Ein Morgen im Pelourinho

von: Jochen Siemer Filed under: Blog | TB | Tags:  | Comments off

 

An diesem Vormittag war es in der Altstadt von Salvador im brasilianischen Bundesstaat Bahia besonders heiss. Der Karneval war vorbei, trotzdem Trubel in der Cidade Alta, dem afrikanisch geprägten Stadtteil, in dem es vor Zeiten noch Sklavenhandel gab. Die Sonne brannte und die Luft war seltsam stickig schon am Morgen. Es dröhnten Ghettoblaster, ja sie krähten geradezu schrill aus nahezu jedem Fenster der alten barocken Häuserfassaden. An einer Strassenecke tanzten Capoeira-Tänzer Flick-Flacks, begleitet von Congas, Bongos und Berimbau. Bewundernswert durchtrainierte Körper, ehrfürchtiges Staunen. Peter hatte auf dem Randstein des grossen Brunnens Platz genommen, inmitten des historischen Zentrumplatzes, um erst einmal Orientierung zu gewinnen, so früh am Tag. Eine junge Prostituierte setzte sich zu ihm, er kannte sie vom Sehen, sie wohnte unweit seines Hotels am Praça da Sé. Die beiden beobachteten das Treiben ringsum und plauderten, soweit sein holpriges Portugiesisch es zuliess, begleitet vom Plätschern der Fontäne des Brunnens. Er zog es dann aber vor, der verlockenden Einladung dieser hübschen Mulattin nicht zu folgen, mit auf ihr Zimmer zu kommen. Am Ende ohne Hose dastehen und schlimmer noch: auch ohne Schecks und Passport? Das erste Mal auf einem anderen Kontinent, wollte er sich lieber nicht gleich zum Idioten machen. Ausserdem war da seine Freundin Monica, auch wenn es gerade kriselte. So schlenderte er ein wenig ziellos weiter. Vielleicht links hinunter nun, den bekannten Weg, dann mit dem Fahrstuhl herab zum Mercado Modelo? Direkt vor vor ihm diese prächtige Kathedrale, die Tür der Kirche stand offen, der Innenraum lockte mit Stille und Kühle. Eine kleine Gemeinde hatte sich zur Andacht versammelt, die vorderen Plätze waren gefüllt. Peter setzte sich behutsam in die Bank dahinter, nahm kontemplierend teil. Nach dem Gottesdienst erhob sich die Dutzendschar der Einheimischen, die Reihe vor ihm drehte sich geschlossen zu ihm um, nacheinander reichte man ihm freundlich die Hand.

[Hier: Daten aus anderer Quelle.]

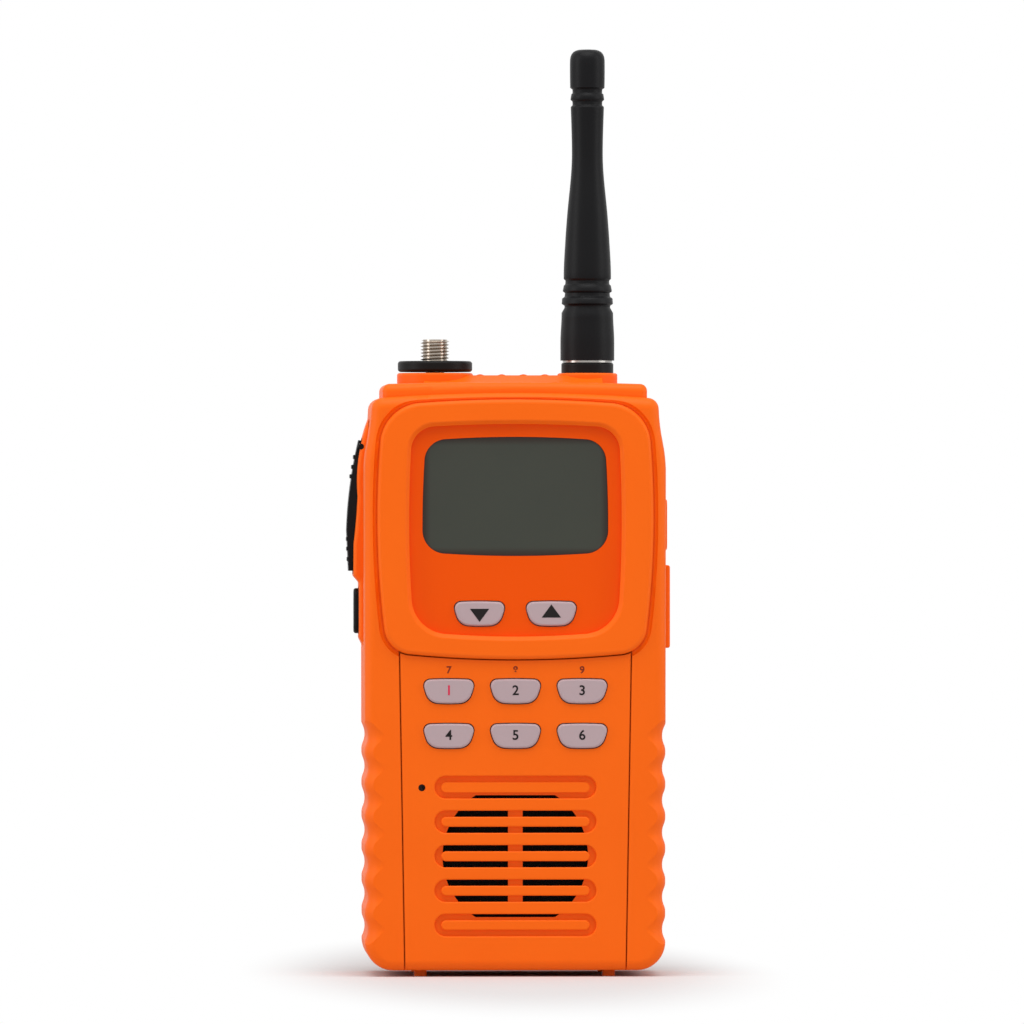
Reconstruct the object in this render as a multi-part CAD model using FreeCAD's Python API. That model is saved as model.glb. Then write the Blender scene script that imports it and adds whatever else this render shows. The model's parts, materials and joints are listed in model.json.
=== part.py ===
import FreeCAD, Part
import math
import os

# Handheld marine radio, standing upright on its feet.
# Frame: +X to the right of a person facing the display, +Y from the display to the back, +Z up.
# Origin: the middle of the bounding box's bottom face. All sizes are in millimetres.
# An outline is given in the XZ plane, as the radio is seen from the front, and runs through to a depth in Y.

V = FreeCAD.Vector

# Overall case
half_low = 31.8
half_wide = 31.95
half_neck = 31.3
half_top = 30.4
case_floor_z = 1.3
widest_z = 106.0
neck_z = 113.0
shoulder_z = 122.3
top_bulge = 1.2
hip_bulge = 0.2
neck_bulge = -0.25
foot_corner_r = 6.0
head_corner_r = 2.4
edge_r = 2.2
front_y = -20.3
parting_y = -8.5
bay_y = 4.0
back_y = 14.0
bay_top_z = 95.0
wall = 2.2
front_wall = 3.0
bay_wall = 1.6
cavity_floor_z = 3.5
cavity_top_z = 119.5
attic_floor_z = 97.5
attic_back_y = 12.2
fit_gap = 0.2
seam_gap = 0.3

# Head: a rounded bar behind the front frame, and a sloped deck on it
bar_half = 28.05
bar_top_z = 125.4
bar_bulge = 0.45
bar_front_y = -17.6
bar_back_y = 12.6
bar_r = 1.6
bar_end_r = 1.5
deck_z = 127.4
deck_front_y = -8.2
deck_back_y = 9.6
deck_left_x = -19.0
deck_right_x = 19.0
deck_slope = 1.7
ripple_count = 4
ripple_pitch = 4.6
ripple_r = 1.6
ripple_height = 0.22
top_parts_y = 0.6

# Finger grips: a soft wave of shallow hollows that runs round both sides
grip_count = 7
grip_top_z = 50.9
grip_pitch = 6.82
grip_hollow_x = 31.2
grip_crest_x = 31.9
grip_turn_r = 3.4
grip_skim = 0.05

# Display surround, display panel and window
surround_y = -21.5
surround_back_y = -19.6
surround_edge_r = 0.9
surround_slope = 0.8
valley_r = 0.8
valley_depth = 0.5
surround_line_gap = 0.28
panel_y = -19.6
panel_back_y = -18.4
panel_margin = 1.0
window_y = -19.25
window_step_y = -18.35
window_back_y = -17.45
window_flange = 1.7

# Lower panel with the six keys and the speaker grille
lower_half_top = 24.45
lower_half_foot = 23.25
lower_back_y = -18.7
key_column = 14.1
key_row_z = (60.5, 51.05)
arrow_x = 7.6
arrow_z = 76.9
key_proud = 0.6
arrow_proud = 0.5
key_gap = 0.2
key_flange = 0.8
key_shaft_room = 1.2
key_travel = 0.45
key_back_y = -17.72
key_edge_r = 0.45

# Speaker grille: five recessed rings round long bars, over a round opening with one rib
grille_z = 25.5
grille_pitch = 7.29
grille_rows = 5
slot_length = 34.2
slot_height = 4.7
bar_length = 31.4
bar_height = 2.1
slot_depth = 1.0
slot_edge_r = 0.3
mouth_r = 15.4
mouth_rib = 3.1
mouth_half_height = 12.9
rib_half_height = 11.5
mouth_y = -19.4
mic_x = -19.8
mic_z = 40.0
mic_hole_r = 0.75

# Volume dial on the left of the head, aerial on the right
dial_x = -16.4
boss_top_z = 127.9
dial_boss_r = 8.1
dial_r = 7.93
dial_thick = 2.3
dial_gap = 0.25
dial_edge_r = 0.6
stud_crest_r = 3.1
stud_root_r = 2.5
stud_pitch = 0.907
stud_height = 4.6
spindle_r = 2.0
spindle_foot_z = 110.0
control_top_z = 116.0
aerial_x = 16.1
aerial_boss_r = 6.4
collar_r = 5.55
collar_height = 2.2
jack_r = 4.3
jack_bore_r = 3.15
stud_r = 3.1
flange_r = 5.3
whip_post_r = 2.4
whip_foot_z = 130.6
whip_top_z = 196.9

# Left side: talk lever and side button in a raised housing
housing_front_y = -8.1
housing_back_y = 3.6
housing_edge_r = 0.8
lever_mid_y = -2.3
lever_half_y = 4.4
lever_gap = 0.25
lever_top_z = 113.6
lever_foot_z = 85.8
lever_pin_z = 112.2
lever_pin_x = -32.35
lever_pin_r = 0.6
nub_z = 98.5
nub_r = 1.3
nub_hole_r = 1.9
side_button_z = 77.3
side_button_height = 9.6
side_button_depth = 5.6
side_button_x = -33.85
button_flange_x = 28.9
switch_face_x = 28.1

# Right side: function button above a hinged cover over two sockets
function_z = 95.6
function_height = 11.0
function_depth = 5.6
function_x = 32.9
cover_x = 33.35
cover_z = 78.2
cover_height = 17.6
cover_front_y = -7.8
cover_recess_x = 31.1
hinge_x = 32.0
hinge_y = 2.3
hinge_r = 1.1
hinge_pin_r = 0.5
hinge_gap = 0.2
running_gap = 0.05
socket_y = -3.2
socket_back_x = 19.5
socket_face_x = 30.9
large_socket_z = 74.2
large_socket_r = 1.8
large_barrel_r = 3.0
small_socket_z = 82.3
small_socket_r = 1.3
small_barrel_r = 2.4

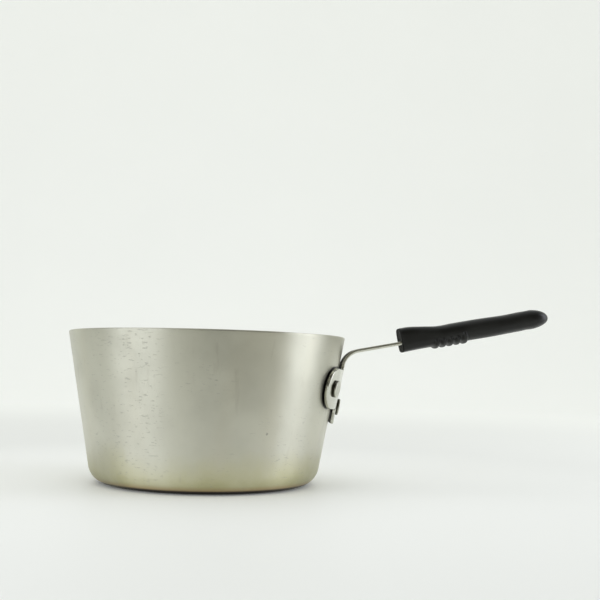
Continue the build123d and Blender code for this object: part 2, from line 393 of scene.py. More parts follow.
def wall_ripple(turn, height, sizes):
    """Radial departure from a true cone: a sum of slow waves round the pan that slant with
    height, fading out towards the base. Each wave is a count, a share, a start and a slant."""
    waves = (
        (2, 0.35, 0.4, 0.0),
        (3, 0.25, 2.1, 9.0),
        (5, 0.2, 4.0, -14.0),
        (9, 0.12, 1.2, 22.0),
        (14, 0.08, 5.1, -35.0),
    )
    total = sum(share * np.cos(count * turn + start + slant * height) for count, share, start, slant in waves)
    return sizes.ripple * total * smooth_step(height / sizes.height * 1.5 - 0.15)


def make_pan(sizes, handle, finishes):
    """Surface of revolution: the section's radius and height, carried round the pan's axis and
    moved in or out by the wall's ripple. Both centres are closed by one vertex."""
    profile, outside_rows = pan_profile(sizes)
    columns = 336
    rings = profile[1:-1]
    turn = np.arange(columns) * (2 * pi / columns)
    radius = rings[:, :1] + wall_ripple(turn, rings[:, 1:], sizes)
    height = np.broadcast_to(rings[:, 1:], radius.shape)
    points, quads, triangles = turned_skin(radius, height, profile[[0, -1], 1])
    inner = np.repeat(np.arange(len(rings) - 1) >= outside_rows - 1, columns)
    faces_of = np.concatenate([inner, np.zeros(columns, bool), np.ones(columns, bool)])
    piece = new_piece("pan_shell", points, quads, triangles, faces_of)
    piece.data.materials.append(spun_outside(finishes, handle))
    piece.data.materials.append(used_inside(finishes))
    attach(piece, "pan")
    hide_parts("pan_body")
    return piece


# --- bracket, strap and tang ---------------------------------------------------------------


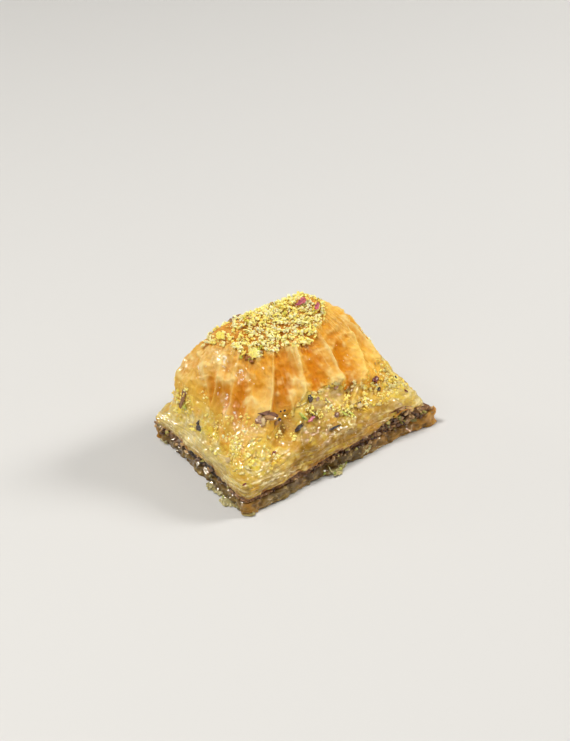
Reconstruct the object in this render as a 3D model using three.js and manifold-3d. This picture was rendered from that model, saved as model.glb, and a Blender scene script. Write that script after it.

Voller Erstaunen fühlte er sich angenehm geerdet und gar nicht wie ein Tourist aus Europa: man hiess ihn hier auf wohltuende Weise willkommen. Am gastfreundlichsten waren jene, die wenig hatten, das lernte er auf dieser Reise immer wieder kennen. Und wo man am wenigsten „ich“ war, dort kam man oft unverhofft zu sich. Er trat vor die Kirchentür, blinzelte in die Sonne, eine Brise wehte vom Meer her. Der Tag hatte eine frische Färbung bekommen.